### [TASK TO COMPLETE]
Write the data out again, exactly as given.

--

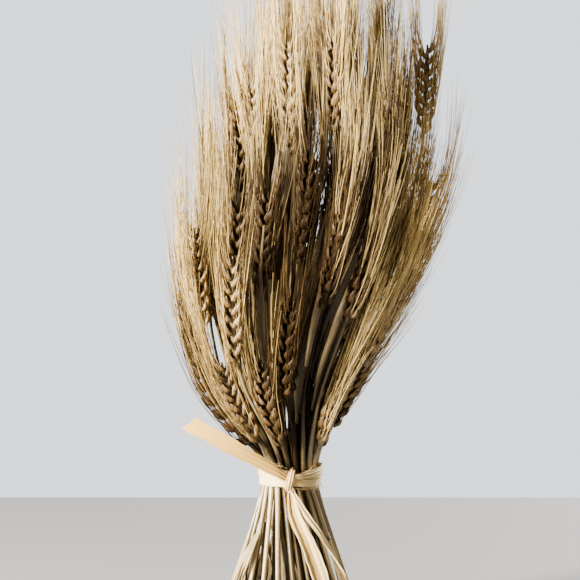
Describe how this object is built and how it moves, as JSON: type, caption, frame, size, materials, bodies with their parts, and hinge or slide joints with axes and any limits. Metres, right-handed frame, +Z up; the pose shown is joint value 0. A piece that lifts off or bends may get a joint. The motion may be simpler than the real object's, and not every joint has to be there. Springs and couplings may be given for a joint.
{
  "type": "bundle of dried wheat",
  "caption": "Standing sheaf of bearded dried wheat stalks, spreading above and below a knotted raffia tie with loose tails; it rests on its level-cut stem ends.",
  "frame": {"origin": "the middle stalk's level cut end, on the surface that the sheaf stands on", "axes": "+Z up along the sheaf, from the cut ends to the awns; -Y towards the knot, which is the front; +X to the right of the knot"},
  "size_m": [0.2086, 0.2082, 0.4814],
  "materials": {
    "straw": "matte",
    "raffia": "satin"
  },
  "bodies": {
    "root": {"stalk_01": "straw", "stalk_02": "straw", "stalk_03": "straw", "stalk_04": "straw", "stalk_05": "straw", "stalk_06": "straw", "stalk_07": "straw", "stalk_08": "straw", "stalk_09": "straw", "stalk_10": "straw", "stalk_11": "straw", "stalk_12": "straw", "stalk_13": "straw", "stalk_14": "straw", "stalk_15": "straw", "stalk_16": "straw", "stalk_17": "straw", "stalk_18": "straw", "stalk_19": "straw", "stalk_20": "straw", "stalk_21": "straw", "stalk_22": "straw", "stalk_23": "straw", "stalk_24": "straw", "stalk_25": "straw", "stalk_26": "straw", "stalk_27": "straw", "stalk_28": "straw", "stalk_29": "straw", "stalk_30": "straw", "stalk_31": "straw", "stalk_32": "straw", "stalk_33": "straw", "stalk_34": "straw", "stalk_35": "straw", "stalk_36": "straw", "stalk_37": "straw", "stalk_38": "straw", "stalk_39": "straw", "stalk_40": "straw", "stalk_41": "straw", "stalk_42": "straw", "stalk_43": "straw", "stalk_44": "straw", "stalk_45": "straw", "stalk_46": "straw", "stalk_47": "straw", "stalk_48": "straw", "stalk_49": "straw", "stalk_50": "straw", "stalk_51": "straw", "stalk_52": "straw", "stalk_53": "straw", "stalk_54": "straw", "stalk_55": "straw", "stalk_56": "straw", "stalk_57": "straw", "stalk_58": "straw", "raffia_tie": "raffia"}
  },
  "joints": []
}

--

### [THE ANSWER]
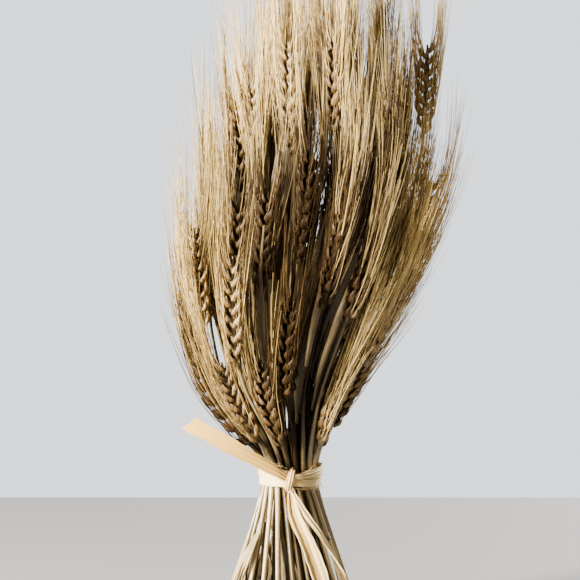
Describe how this object is built and how it moves, as JSON: type, caption, frame, size, materials, bodies with their parts, and hinge or slide joints with axes and any limits. Metres, right-handed frame, +Z up; the pose shown is joint value 0. A piece that lifts off or bends may get a joint. The motion may be simpler than the real object's, and not every joint has to be there. Springs and couplings may be given for a joint.
{
  "type": "bundle of dried wheat",
  "caption": "Standing sheaf of bearded dried wheat stalks, spreading above and below a knotted raffia tie with loose tails; it rests on its level-cut stem ends.",
  "frame": {"origin": "the middle stalk's level cut end, on the surface that the sheaf stands on", "axes": "+Z up along the sheaf, from the cut ends to the awns; -Y towards the knot, which is the front; +X to the right of the knot"},
  "size_m": [0.2086, 0.2082, 0.4814],
  "materials": {
    "straw": "matte",
    "raffia": "satin"
  },
  "bodies": {
    "root": {"stalk_01": "straw", "stalk_02": "straw", "stalk_03": "straw", "stalk_04": "straw", "stalk_05": "straw", "stalk_06": "straw", "stalk_07": "straw", "stalk_08": "straw", "stalk_09": "straw", "stalk_10": "straw", "stalk_11": "straw", "stalk_12": "straw", "stalk_13": "straw", "stalk_14": "straw", "stalk_15": "straw", "stalk_16": "straw", "stalk_17": "straw", "stalk_18": "straw", "stalk_19": "straw", "stalk_20": "straw", "stalk_21": "straw", "stalk_22": "straw", "stalk_23": "straw", "stalk_24": "straw", "stalk_25": "straw", "stalk_26": "straw", "stalk_27": "straw", "stalk_28": "straw", "stalk_29": "straw", "stalk_30": "straw", "stalk_31": "straw", "stalk_32": "straw", "stalk_33": "straw", "stalk_34": "straw", "stalk_35": "straw", "stalk_36": "straw", "stalk_37": "straw", "stalk_38": "straw", "stalk_39": "straw", "stalk_40": "straw", "stalk_41": "straw", "stalk_42": "straw", "stalk_43": "straw", "stalk_44": "straw", "stalk_45": "straw", "stalk_46": "straw", "stalk_47": "straw", "stalk_48": "straw", "stalk_49": "straw", "stalk_50": "straw", "stalk_51": "straw", "stalk_52": "straw", "stalk_53": "straw", "stalk_54": "straw", "stalk_55": "straw", "stalk_56": "straw", "stalk_57": "straw", "stalk_58": "straw", "raffia_tie": "raffia"}
  },
  "joints": []
}